Usage of the above is demonstrated in the various test files.

Choices

The solution provided by go-serial (and go-type) is the result of a lot of trial and error. Initial solutions attempted to simplify code by doing a lot of conversion to Go data maps (nested map[string]{interface} and array structure) and required a lot more overridden methods to configure. Interim solutions were simpler but ended up with wrapper data being encoded or decoded twice in the process.

The early problems seem to have been attempts to overly generalize the solution. Various serializers are different enough that making them all "work the same" (i.e. by converting all types though the nested map[string]{interface} and array structure) results in a lot of extra data conversion or duplicate parsing.

The current solution is different for the various serializers. On the plus side the code is much simpler and results in less data conversions. On the minus side it is necessary to plan for and use wrapper objects.

Anyone wishing to trace the evolution of the code:

It will be necessary to delve back into the history of those projects. Good luck. ;-)

Supported Formats

This package currently supports several serialization formats:

  • JSON
  • YAML

Some thought was given to splitting this library into multiple libraries, one per serialization format. Since this library uses stretchr/testify which in turn supports various comparisons including YAML it seemed reasonable to include these two generally useful formats.

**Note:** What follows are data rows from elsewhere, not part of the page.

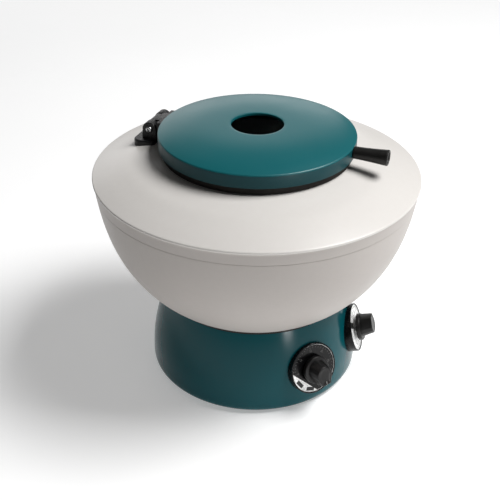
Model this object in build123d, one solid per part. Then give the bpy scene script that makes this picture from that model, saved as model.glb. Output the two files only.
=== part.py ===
from build123d import *
import math
import os

# Benchtop centrifuge with a round two-part body, a hinged lid with a vent hole,
# a four-place swing-out head and a hanging universal motor. Millimetres, +Z up,
# origin on the table under the centre of the base. The lid handle points to -Y,
# the lid hinge is at +Y, and the two dials stand on the front of the base.

# ---------------------------------------------------------------- dimensions
RIM_R = 160.0            # widest radius, at the rim of the top cover
RIM_Z = 222.0            # height of that rim
LID_R = 95.6             # radius of the lid
LID_TOP_Z = 268.4        # top of the lid, at its vent hole
LID_SKIRT_Z = 247.6      # lower edge of the lid's skirt
LID_WALL = 2.6
VENT_R = 25.4            # vent hole in the lid
BASE_WALL = 4.0
BOWL_WALL = 4.0
COVER_WALL = 3.5
FLOOR_Z = 91.0           # underside of the bowl's floor, on the base's flange

HINGE_Y, HINGE_Z = 106.5, 252.0   # hinge pin axis, along X
HINGE_HALF = 18.0

# Each dial: degrees round from -Y towards +X, distance of its face from the
# axis, height, and outer radius of its cup. Both faces lean back by DIAL_TILT.
DIALS = {"timer": (-36.8, 109.4, 46.4, 26.2), "speed": (7.0, 110.5, 49.0, 25.2)}
DIAL_TILT = 16.3
CUP_LIP = 1.3

PIVOT_R, PIVOT_Z = 52.0, 200.0    # bucket trunnion axes
PIN_R = 2.5                       # trunnion pin
PIN_CLEAR = 0.08
TUBE_BORE_R = 8.75                # takes a 17 mm centrifuge tube
SHIELD_WALL = 1.0
SHIELD_DEPTH = 86.0               # pivot to outside bottom of the tube shield

SHAFT_R = 5.0
OUT = "parts"
os.makedirs(OUT, exist_ok=True)


# ------------------------------------------------------------------- helpers
def save(shape, name):
    export_step(shape, f"{OUT}/{name}.step")


def group(*shapes):
    solids = []
    for s in shapes:
        solids += list(s.solids())
    return Compound(children=solids)


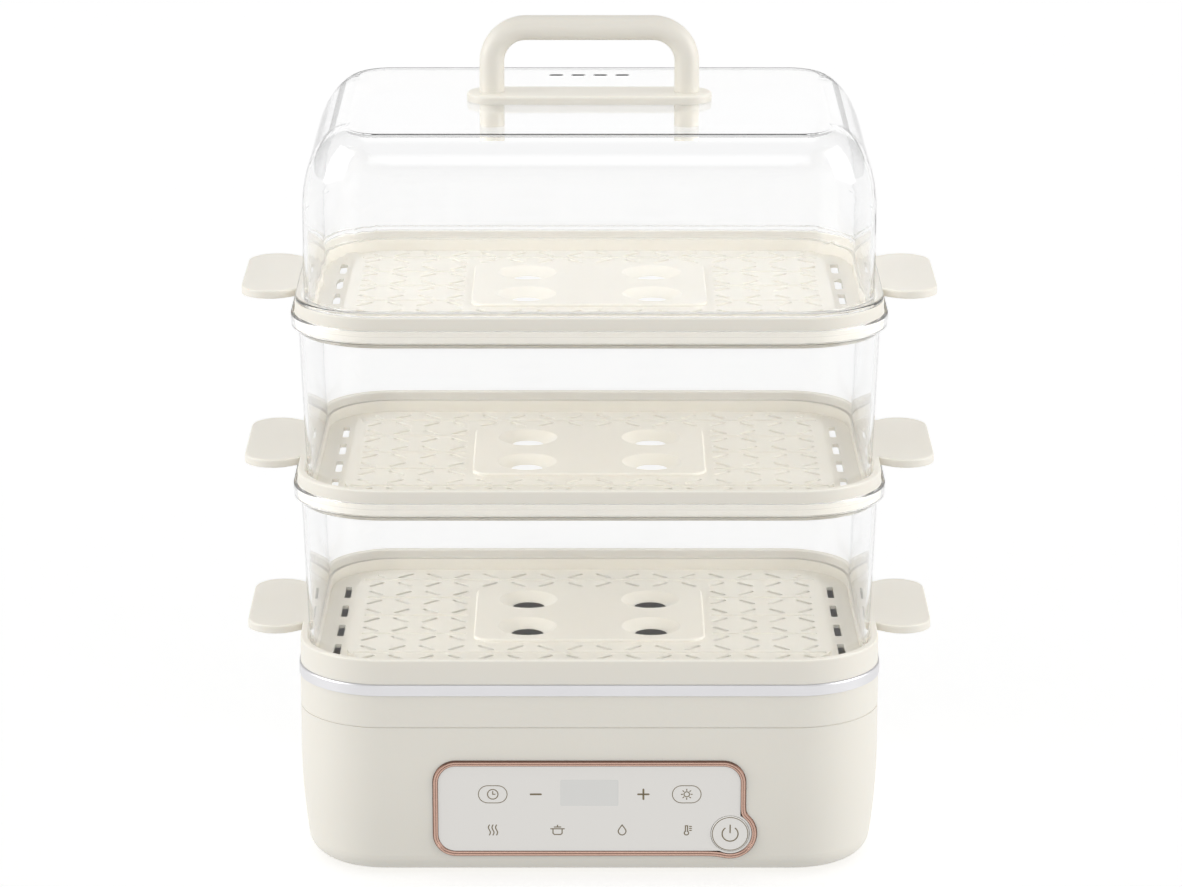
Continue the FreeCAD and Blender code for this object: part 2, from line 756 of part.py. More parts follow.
def leads():
    """The insulated wires from the inlet to the board and from the board to the element, and the ribbon."""
    mains = []
    for step in (-1, 0, 1):
        at_inlet = f"inlet_across + {step} * lead_pitch"
        at_terminal = (f"terminal_across + {step} * lead_pitch", f"terminal_deep + {step} * 3")
        mains.append([
            (at_inlet, "body_depth / 2 - inlet_depth - 2", "inlet_height"),
            (at_inlet, f"50 + {step} * 3", "inlet_height"),
            (*at_terminal, f"{TERMINAL_TOP} + 6"),
            (*at_terminal, TERMINAL_TOP),
        ])
    wire("mains_leads", mains)
    across_right, across_left = ELEMENT_END_ACROSS
    pin_end = f"{HEATER_UNDERSIDE} - 13"
    height = f"{TERMINAL_TOP} - 3.6"
    heating = [
        [
            (across_right, ELEMENT_END_DEEP, pin_end),
            (across_right, ELEMENT_END_DEEP, height),
            ("terminal_across - 2", "4", height),
            ("terminal_across - 2", "terminal_deep - 6", height),
        ],
        [
            (across_left, ELEMENT_END_DEEP, pin_end),
            (across_left, ELEMENT_END_DEEP, height),
            ("-30.5", "-20", height),
        ],
    ]
    wire("heater_leads", heating)
    ribbon = new_body("panel_ribbon")
    side_view = new_sketch(ribbon, "side_view", "YZ_Plane")
    over_board = f"{BOARD_TOP} + ribbon_thickness"
    points = [
        ("-91", "24"),
        ("-91", "24 - ribbon_thickness"),
        ("-60", BOARD_TOP),
        ("-36", BOARD_TOP),
        ("-36", over_board),
        ("-60", over_board),
    ]
    outline(side_view, points)
    extrude(ribbon, "Pad", side_view, "ribbon_width", middle=True)


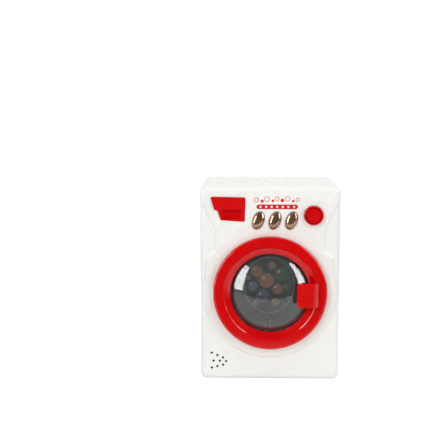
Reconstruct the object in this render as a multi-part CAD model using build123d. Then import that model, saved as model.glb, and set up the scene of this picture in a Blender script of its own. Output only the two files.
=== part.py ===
from build123d import *
from math import acos, atan, cos, degrees, hypot, pi, radians, sin, sqrt, tan
import os

# Toy washing machine with a front door. Millimetres, +Z up, the front faces -Y.
# The origin is the middle of the footprint, on the surface that the cabinet stands on.

# driving sizes
door_r = 57.9            # outer radius of the round door
pad_margin = 8.9         # raised pad round the door
pad_foot = 25.2          # lower edge of the pad above the floor
panel_h = 50.1           # from the top of the door to the top of the cabinet
side_margin = 4.2        # from the pad to the cabinet's side
case_d = 112.0           # depth over the raised front, Y

pad_r = door_r + pad_margin
drum_z = pad_foot + pad_r                # height of the door and drum axis
case_h = drum_z + door_r + panel_h       # 200 mm
case_w = 2 * (pad_r + side_margin)       # 142 mm

# cabinet
wall = 2.2               # moulded wall of both shells
case_corner_r = 6.0      # corners of the outline seen from the front
case_edge_r = 5.0        # rounding round the front and rear rims
pad_step = 2.5           # how far the scooped sides and foot lie behind the raised front
pad_slope = 2.2          # width of the soft slope between the two levels
rear_depth = 22.0        # depth of the rear shell
lip_h = 3.0              # register lip of the rear shell inside the front shell
lip_t = 1.1
fit_gap = 0.15           # easy fit between moulded pieces of the cabinet
y_front = -case_d / 2    # raised front face
y_low = y_front + pad_step
y_rear = case_d / 2
y_split = y_rear - rear_depth
y_panel = y_front + wall         # inner face behind the raised front
y_floor = y_low + wall           # inner face behind the scooped areas

# raised front outline: top panel, neck and round pad
neck_in = 12.5           # the neck's side lies this far inside the pad's side
neck_drop = 42.7         # from the cabinet's top to the upper end of the neck
neck_rise = 5.0          # from the shoulder to the lower end of the neck
shoulder_out = 5.2       # the shoulder below the neck stands out past the pad
shoulder_dir = 29.6      # its direction from the door's axis, degrees from +X to +Z
flank_drop = 8.8         # the slanted edges meet the cabinet's sides this far below the top
neck_x = pad_r - neck_in
neck_top_z = case_h - neck_drop
shoulder_x = (pad_r + shoulder_out) * cos(radians(shoulder_dir))
shoulder_z = drum_z + (pad_r + shoulder_out) * sin(radians(shoulder_dir))
neck_low_z = shoulder_z + neck_rise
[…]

In addition it would be nice to include, for example, BSON. That, however, would compicate the module dependencies and testing and seems more appropriate to be included in a separate library.

Caveats

  1. There is no anchor mechanism at the current time so serializing data with repeated references to the same object will deserialize into multiple copies of that object.

  2. This code may work with non-struct objects that implement an interface but no testing has been done thus far.